Chicago Welcomes All Candy Expo

More than 2,000 new treats and snacks debuted at the National Confectioners Association’s (NCA) 13th annual All Candy Expo in Chicago this week. The expo brought together hundreds of manufacturers, buyers and industry leaders from more than 69 countries.

 

What’s New

On the trend front, tried and true candy favorites are offering new flavor twists, such as limited edition Coconut M&M’S and Skittles crazy cores, which feature two flavors in every piece. Superfruit and exotic flavors also commanded the floor.

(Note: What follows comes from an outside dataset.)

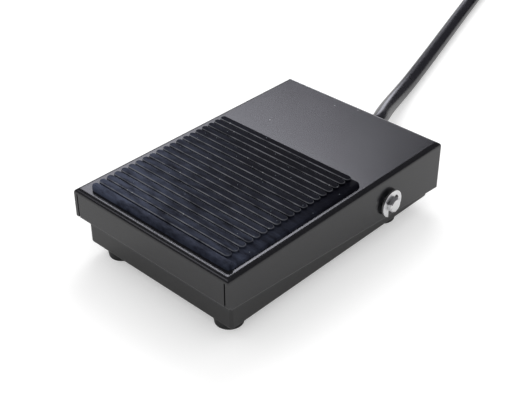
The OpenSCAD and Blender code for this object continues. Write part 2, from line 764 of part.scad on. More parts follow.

Jelly Belly, for example, introduced an Acai Berry flavor, as well as a new superfruit mix of pomegranate, blueberry and cranberry flavors.

 

Mango was a big flavor at the show, appearing in as an inclusion in chocolate, and a flavor in gum, jelly beans, gummy candies and even a new Tic Tac variety. Gourmet and premium chocolates, super sour and tangy candies and seasonal treats were other trends on the show floor.

 

Many companies were catering to nutrition conscious consumers, offering gummy candies sweetened with all-natural fruit juices. Mars Snackkfood U.S. is rolling out new packaging to be completed next year that will feature the calorie amount on the front of each candy package. In a press conference on new item trends, presenters noted that when taste and nutrition collide, taste wins every time.

 

Knowing the target audience you’re trying to reach with the candy you are offering, choosing clean, distinct and desirable products, and remembering that children respond to colorful packaging can help drive business.

 

Reaching Consumers

A presentation on retail merchandizing in today’s rapidly changing environment showed that reaching consumers is more complex than ever, with consumers getting information from a myriad of sources including in-store, social networking, online, TV and phone.

 

Today, just 17% of Americans tune into the most popular TV show, versus 60% in 1970, a sign it’s harder than ever to reach a mass audience with only one medium of consumer-based advertising.

 

Multidimensional marketing through in-store, Web site, coupons and more may be the best strategy. Coupons are back, up 17% this quarter, and are now being offered online. Digital signage in stores could be a powerful wave of the future but some kinks in the technology still need to be worked out.

 

Smart phone applications are another way to reach consumers, and one is currently being designed for Wal-Mart. Text messaging could become an important tool in reaching the now 13-17-year-old generation as they come of age. A consumer in this generation sends 2,500 texts on average per quarter. To reach moms, being part of a social networking site is key.

 

Stores, however, remain the key point for reaching consumers. The trick is not just getting traffic, but converting that traffic into purchases. Tactics can include secondary displays, coupons, signage and speaking with consumers about new products.

 

Increasing Candy Sales

Kit Dietz, president, Dietz Consulting, discussed a study sponsored by the NCA, the American Wholesale Marketers Association (AWMA) and the National Association of Convenience Stores (NACS), that identified opportunities to reduce costs and improve profitability in c-stores, and how this relates to candy sales. The study was featured exclusively in the May issue of Convenience Store Decisions.

 

The good news for c-store owners is that confections are recession resistant, although not resistant proof, he said. About 93% of confections consumers visit their store weekly, and confections generate 36% higher true profit than the average SKU. What’s more, the top 50 SKUs generate about 32.8% of sales volume. The top 50 SKUs don’t change and are the same everywhere.

 

In fact, the top 10 chocolate SKUs have remained the same for the last 10 years. To maximize sales, retailers should focus on offering these core items, optimizing store space and creating an exit strategy for non-selling confectionary items, so they don’t consume shelf space that could be used for more profitable products.

 

C-stores need to get better at moving product in and out of the store faster, using discount bins to get rid of non-moving product, understand trends earlier, getting more lead time from manufacturers and increasing the speed of execution. Matching the speed at which the drug channel executes new products could result in a $1 billion plus opportunity, he said. Mastering this quick in-out product movement will inspire manufacturers to use c-stores as the cannel for new trial products.

 

“We have to be better at reacting to what the consumer is looking for,” Dietz said. He advised that retailers, distributors and manufacturers come together to grow the category.